Different from most previous studies, this study emphasized the importance of the tangential force wave to vibration performance once again. The tangential force wave is a significant factor that cannot be ignored when evaluating the vibration characteristics of PMSMs. Superposition of the radial and tangential force waves can cause a vibration enhancement effect and aggravate vibration performance. In contrast, the suppression of radial and tangential force waves can induce a vibration-weakening effect to improve the vibration performance. This phenomenon will make people pay more attention to the study of the tangential force wave. Besides, people can take advantage of this vibration-weakening effect to optimize the vibration characteristics of the PMSM.

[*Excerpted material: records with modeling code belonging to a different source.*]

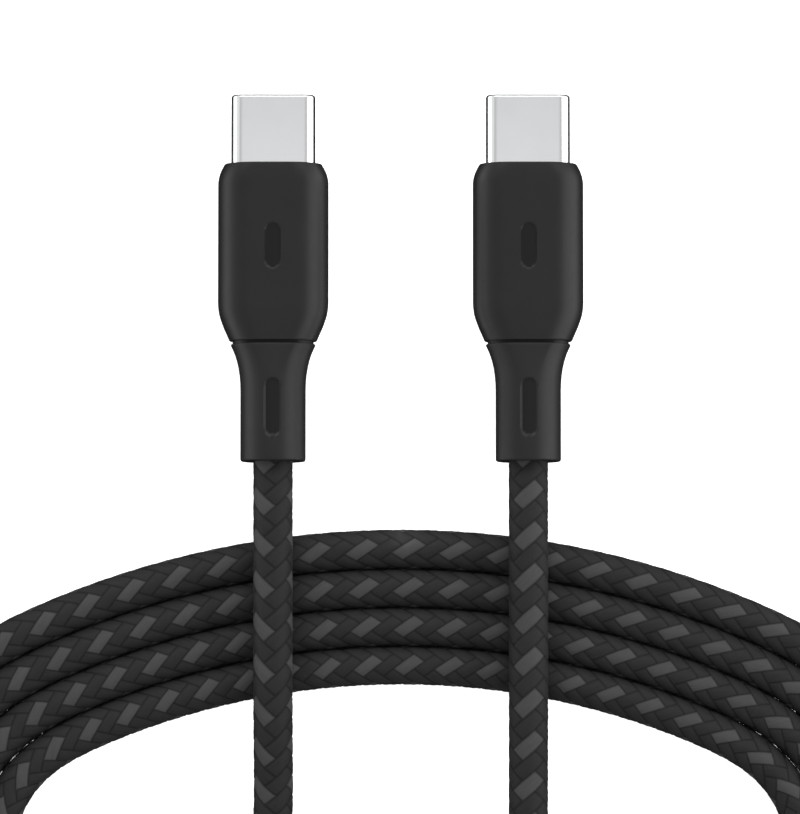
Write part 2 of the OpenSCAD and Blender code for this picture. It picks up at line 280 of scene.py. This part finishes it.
def braid_mesh():
    """The cord's sleeve as one closed skin: a lattice of diamonds, four to a crossing, raised into floats.
    Each float lies over two yarns of the other set, which gives the herringbone."""
    units = weave_units()
    k = WEAVE_STEPS
    around = CARRIERS * k // 2
    first = 2 * math.ceil(units[0] * k / 2)
    rows = int(units[-1] * k) - first
    q = first + np.arange(rows + 1)[:, None]
    j = np.arange(around)
    p = 2 * j + (q & 1)
    a, b = crowd((p - q) / (2 * k)), crowd((p + q) / (2 * k))
    s = np.interp(b - a, units, route_s)
    along, across = float_place(a, b)
    verts = braid_points(a, b, s, float_height(along, across))
    # each quad's corners, its left one in its own row
    inner = np.arange(1, rows)[:, None]
    odd = inner & 1
    left = inner * around + j
    right = inner * around + (j + 1) % around
    over = (inner + 1) * around + (j + odd) % around
    under = (inner - 1) * around + (j + odd) % around
    quads = np.stack([left, over, right, under], -1).reshape(-1, 4)
    mesh = bpy.data.meshes.new("braided_cord")
    mesh.from_pydata([tuple(v) for v in verts * MM], [], quads.tolist() + end_fans(rows, around))
    # how far each point lies in from its float's edge; the braid's material paints shade along the yarns'
    # edges and ends from it
    inward = np.minimum(1 - across, 2 * (1 - along))
    crown = mesh.attributes.new("crown", "FLOAT", "POINT")
    crown.data.foreach_set("value", np.append(inward.ravel(), [0, 0]).astype(np.float32))
    mid_p, mid_q = 2 * j + odd + 1, first + inner
    mark_yarns(mesh, (mid_p - mid_q) / (2 * k), (mid_p + mid_q) / (2 * k), s[1:rows, :1] > TRACER_CHANGES)
    mesh.polygons.foreach_set("use_smooth", np.ones(len(mesh.polygons), bool))
    mesh.set_sharp_from_angle(angle=math.radians(40))
    return mesh


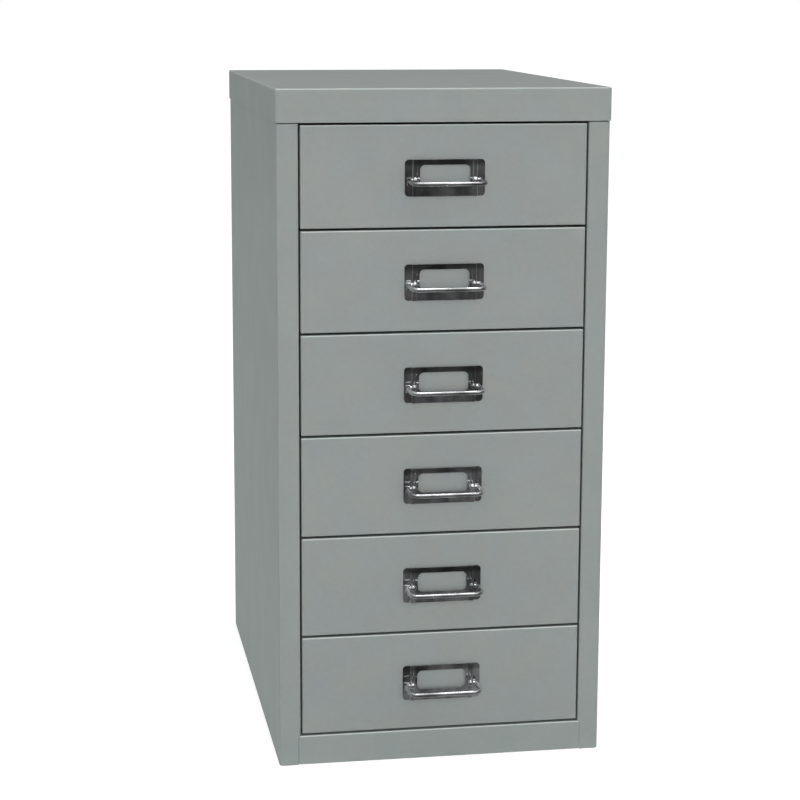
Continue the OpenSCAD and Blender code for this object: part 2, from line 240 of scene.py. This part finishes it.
def chrome(name, colour, rough, wave, seed, tarnish, dark_top_reflection=0.0):
    """Bright chrome plate on pressed steel, with slow waves and fine hairlines.

    tarnish is how much darker its patches are, dark_top_reflection how much darker its top edge is
    painted, a painted darker reflection, and seed moves the pattern.
    """
    material, g = new_material(name)
    moved = g.vector("ADD", g.coordinate("Object"), (seed, seed, seed))
    slow = g.noise(moved, scale=90, detail=2, rough=0.5)
    hair = g.noise(moved, scale=700, detail=2, rough=0.6, squash=(1.0, 1.0, 0.15))
    patch = g.noise(moved, scale=1, detail=2, rough=0.55, squash=(42, 1, 26))
    height = g.axes(g.coordinate("Generated"))["Z"]
    # A painted darker reflection: the colour falls off towards the top edge of the piece.
    top = g.span(height, *TOP_EDGE, 1, 1 - dark_top_reflection)
    level = g.math("MULTIPLY", g.vary(slow, 0.94, 1.04), top,
                   g.vary(patch, 1 - tarnish, 1 + tarnish / 2, reach=0.12))
    finish_surface(g, g.add("ShaderNodeBsdfPrincipled", {
        "Base Color": g.tint(colour, level),
        "Roughness": g.vary(hair, rough * 0.75, rough * 1.35),
        "Normal": g.bump(slow, strength=wave, depth=0.002),
        "Metallic": 1.0,
    }))
    return material


def zinc(name, colour):
    """Zinc-plated runner steel: drawn lines along the length and a cloudy passivate."""
    material, g = new_material(name)
    where = g.coordinate("Object")
    drawn = g.noise(where, scale=900, detail=3, rough=0.6, squash=(1.0, 0.03, 1.0))
    cloud = g.vary(g.noise(where, scale=35, detail=3, rough=0.6), 0, 1, reach=0.15)
    plate = g.blend(cloud, scaled(colour, ZINC_DARK), scaled(colour, ZINC_WARM))
    finish_surface(g, g.add("ShaderNodeBsdfPrincipled", {
        "Base Color": g.tint(plate, g.vary(drawn, 0.92, 1.06)),
        "Roughness": g.vary(drawn, 0.30, 0.42),
        "Normal": g.bump(drawn, strength=0.12, depth=0.0002),
        "Metallic": 1.0,
    }))
    return material


MATERIALS = {
    # The first numbers set the painted highlight on folds: strongest on drawer fronts and on the
    # shell near the floor.
    "shell_paint": powder_coat("shell_paint", SHELL, glint=0.38, low_glint=2.8),
    "drawer_paint": powder_coat("drawer_paint", DRAWER, glint=1.1, seed=0.37),
    "tray_paint": powder_coat("tray_paint", DRAWER, seed=0.81),
    # The card holders get a painted darker reflection along their top edge.
    "holder_chrome": chrome("holder_chrome", CHROME, rough=0.06, wave=0.05, seed=0.9,
                            tarnish=0.55, dark_top_reflection=0.55),
    "bail_chrome": chrome("bail_chrome", CHROME, rough=0.08, wave=0.004, seed=0.5, tarnish=0.45),
    "runner_steel": zinc("runner_steel", ZINC),
}

for part in frame["record"]["subparts"]:
    piece = frame["nodes"][part["node"]]
    piece.data.materials.clear()
    piece.data.materials.append(MATERIALS[part["material_slot"]])

# ---------------------------------------------------------------- studio
# A level or radiance is what a mirror would show of a thing: 1 is white.
WORLD_LEVEL = 0.57        # of the world's light; where the world is seen, it is white
FLOOR_GLOW = 0.55         # added to the lamps' light on the floor, where that is seen
FLOOR_GREY = (0.9, 0.9, 0.9)
FLOOR_REACH = 60
GREENISH = (0.90, 1.0, 0.97)
CLOUD_SIZE = (20, 6, 20)  # cycles per metre, of the noise on an uneven card

# The dark cards line a square hall, HALL from its middle to each wall. Its floor is split
# just before the cabinet.
HALL = 5.0
SPLIT = -0.3
FRONT_LEFT, FRONT_RIGHT = (-HALL, -HALL), (HALL, -HALL)
BACK_LEFT, BACK_MIDDLE, BACK_RIGHT = (-HALL, HALL), (0, HALL), (HALL, HALL)


def area_lamp(name, place, aim, size, radiance):
    """A white softbox, as bright as its radiance says at any size."""
    data = bpy.data.lights.new(name, "AREA")
    data.shape = "RECTANGLE"
    data.size, data.size_y = size
    data.energy = radiance * math.pi * size[0] * size[1]
    lamp = bpy.data.objects.new(name, data)
    scene.collection.objects.link(lamp)
    lamp.location = place
    lamp.rotation_mode = "QUATERNION"
    lamp.rotation_quaternion = (Vector(aim) - Vector(place)).to_track_quat("-Z", "Y")
    return lamp


def card(name, corners, material):
    """A flat piece of the stage."""
    mesh = bpy.data.meshes.new(name)
    mesh.from_pydata(corners, [], [(0, 1, 2, 3)])
    mesh.materials.append(material)
    piece = bpy.data.objects.new(name, mesh)
    scene.collection.objects.link(piece)
    return piece


def make_world():
    world = bpy.data.worlds.new("studio")
    world.use_nodes = True
    g = Graph(world.node_tree)
    strength = g.span(g.background_rays(), 0, 1, WORLD_LEVEL, 1)
    sky = g.add("ShaderNodeBackground", {"Strength": strength, "Color": rgba(WHITE)})
    g.add("ShaderNodeOutputWorld", {"Surface": sky})
    scene.world = world


def make_floor():
    """A pale floor: white to the camera save for the shadow, and no floor from below."""
    material, g = new_material("floor")
    plain = g.add("ShaderNodeBsdfDiffuse", {"Color": rgba(FLOOR_GREY)})
    light = g.emission(g.math("MULTIPLY", g.background_rays(), FLOOR_GLOW), WHITE)
    both = g.add("ShaderNodeAddShader", {0: plain, 1: light})
    below = g.add("ShaderNodeNewGeometry").outputs["Backfacing"]
    clear = g.add("ShaderNodeBsdfTransparent")
    finish_surface(g, g.add("ShaderNodeMixShader", {0: below, 1: both, 2: clear}))
    r = FLOOR_REACH
    card("floor", [(-r, -r, 0), (r, -r, 0), (r, r, 0), (-r, r, 0)], material)


def dark_card(name, corners, level, tint=WHITE, fade=None, cloud=0.0):
    """A dark card out of the camera's sight, which only polished metal and gloss show.

    fade, as (near Y, far Y, far level), runs its level along Y, and cloud is the share by
    which noise makes it uneven. An even card has the same nodes, because Cycles samples a
    card as a lamp by whether its strength is linked.
    """
    near, far, far_level = fade or (-1, 1, level)
    material, g = new_material(name)
    where = g.coordinate("Object")
    faded = g.span(g.axes(where)["Y"], near, far, level, far_level)
    patches = g.noise(where, scale=1, detail=3, rough=0.6, squash=CLOUD_SIZE)
    uneven = g.vary(patches, 1 - cloud, 1 + cloud, reach=0.15)
    finish_surface(g, g.emission(g.math("MULTIPLY", faded, uneven), tint))
    piece = card(name, corners, material)
    piece.visible_camera = piece.visible_diffuse = False
    piece.visible_shadow = piece.visible_transmission = False


def dark_floor(name, front, back, height, level, **looks):
    """A dark card over the floor; its front and back edges are given as (half width, Y)."""
    (w0, y0), (w1, y1) = front, back
    corners = [(-w0, y0, height), (w0, y0, height), (w1, y1, height), (-w1, y1, height)]
    dark_card(name, corners, level, **looks)


def dark_wall(name, start, end, height, level, **looks):
    """A dark card that stands on the floor from start to end."""
    (x0, y0), (x1, y1) = start, end
    corners = [(x0, y0, 0), (x1, y1, 0), (x1, y1, height), (x0, y0, height)]
    dark_card(name, corners, level, **looks)


make_camera(CAMERA)
make_world()
make_floor()
dark_floor("dark_front_floor", front=(HALL, -HALL), back=(HALL, SPLIT), height=0.002,
           level=0.148, fade=(-0.35, -2.2, 0.082), cloud=0.8)
dark_floor("dark_back_floor", front=(HALL, SPLIT), back=(HALL, HALL), height=0.002, level=0.15)
# Paler floor, which widens from beside the cabinet's front to the back wall.
dark_floor("grey_back_floor", front=(0.27, -0.215), back=(2.4, HALL), height=0.003,
           level=0.60, tint=GREENISH)
dark_wall("dark_front_wall", FRONT_LEFT, FRONT_RIGHT, height=2.0, level=0.078, cloud=0.8)
dark_wall("dark_left_wall", FRONT_LEFT, BACK_LEFT, height=5.0, level=0.30, tint=GREENISH)
dark_wall("dark_right_wall", FRONT_RIGHT, BACK_RIGHT, height=5.0, level=0.14)
dark_wall("dark_back_wall_left", BACK_LEFT, BACK_MIDDLE, height=3.5, level=0.46, tint=GREENISH)
dark_wall("dark_back_wall_right", BACK_MIDDLE, BACK_RIGHT, height=3.5, level=0.20)
area_lamp("overhead", place=(0.0, -0.3, 2.4), aim=(0, -0.2, 0.4), size=(1.1, 0.32),
          radiance=10.2)
front_box = area_lamp("front_box", place=(0.15, -3.4, 1.0), aim=(0, 0, 0.22), size=(2.0, 2.0),
                      radiance=3.52)
front_box.visible_glossy = False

Since the fractional slot PMSM is a special case of an integer slot PMSM, the same conclusion is applicable to the integer slot PMSM. Thus, in future research, the correctness of the proposed theory confirmed by both simulation and an experiment will be the focus of the study. Furthermore, this conclusion is in good agreement with the simulation and experimentation when the motor was under loading conditions. However, when the motor was running with no load or a light load, the radial and tangential force waves formed by tooth harmonics were smaller, and the electromagnetic force generated by permanent magnet MMF harmonics became the main vibration exciting source; thus, the performance of motor under this operation remains to be studied.